What this shows, in Nozick's view, is that all non-entitlement theories of justice are false. For all such theories claim that it is a necessary condition for a distribution's being just that it have a certain structure or fit a certain pattern; but the Wilt Chamberlain example (which can be reformulated so that D1 is, instead of an egalitarian distribution, a distribution according to hard work, desert, or whatever) shows that a distribution (such as D2) can be just even if it doesn't have a particular structure or pattern.
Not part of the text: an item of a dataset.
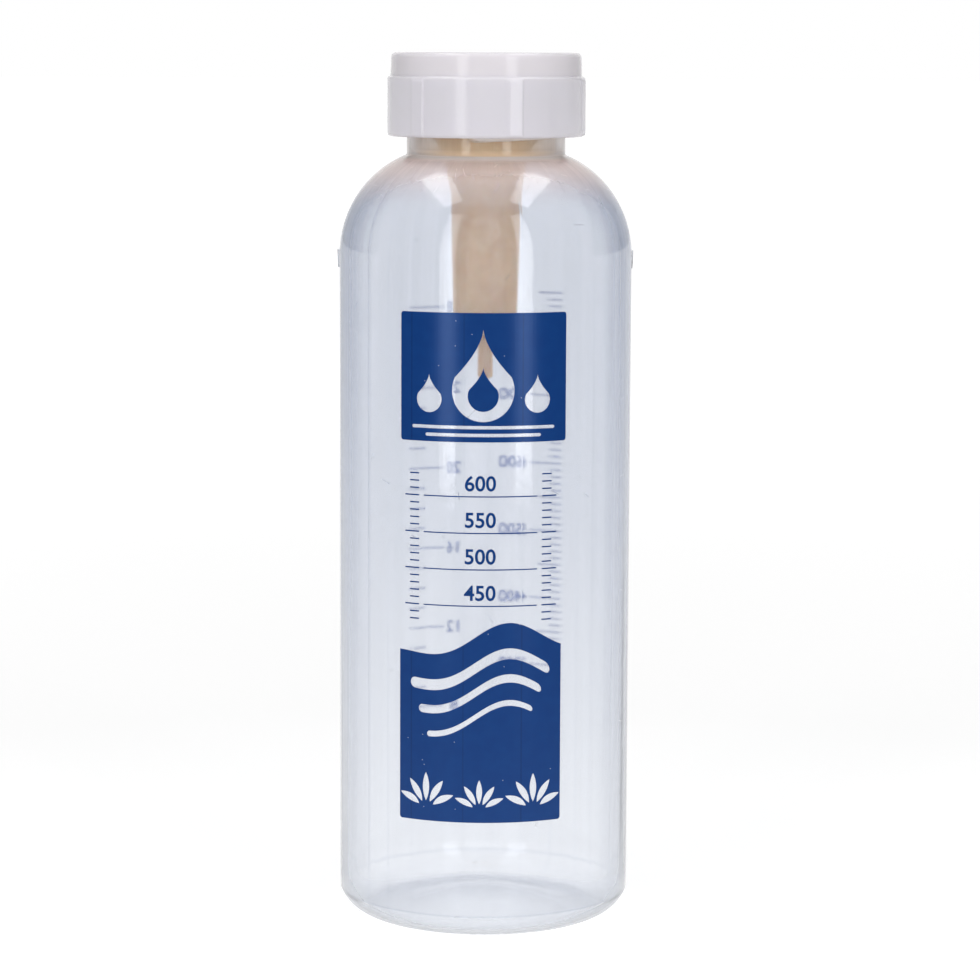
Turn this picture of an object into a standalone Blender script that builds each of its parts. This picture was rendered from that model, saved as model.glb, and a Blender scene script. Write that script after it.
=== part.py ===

Moreover, the example shows that "liberty upsets patterns," that allowing individuals freely to use their holdings as they choose will inevitably destroy any distribution advocated by non-entitlement theories, whether they be socialist, egalitarian liberal, or some other theory of distribution. And the corollary of this is that patterns destroy liberty, that attempts to enforce a particular distributional pattern or structure over time will necessarily involve intolerable levels of coercion, forbidding individuals from using the fruits of their talents, abilities, and labor as they see fit. As Nozick puts it, "the socialist society would have to forbid capitalist acts between consenting adults." This is not merely a regrettable side-effect of the quest to attain a just distribution of wealth; it is a positive injustice, for it violates the principle of self-ownership.

Distributive justice, properly understood, thus does not require a redistribution of wealth; indeed, it forbids such a redistribution. Accordingly, the minimal state, far from being inconsistent with the demands of distributive justice, is in fact the only sure means of securing those demands.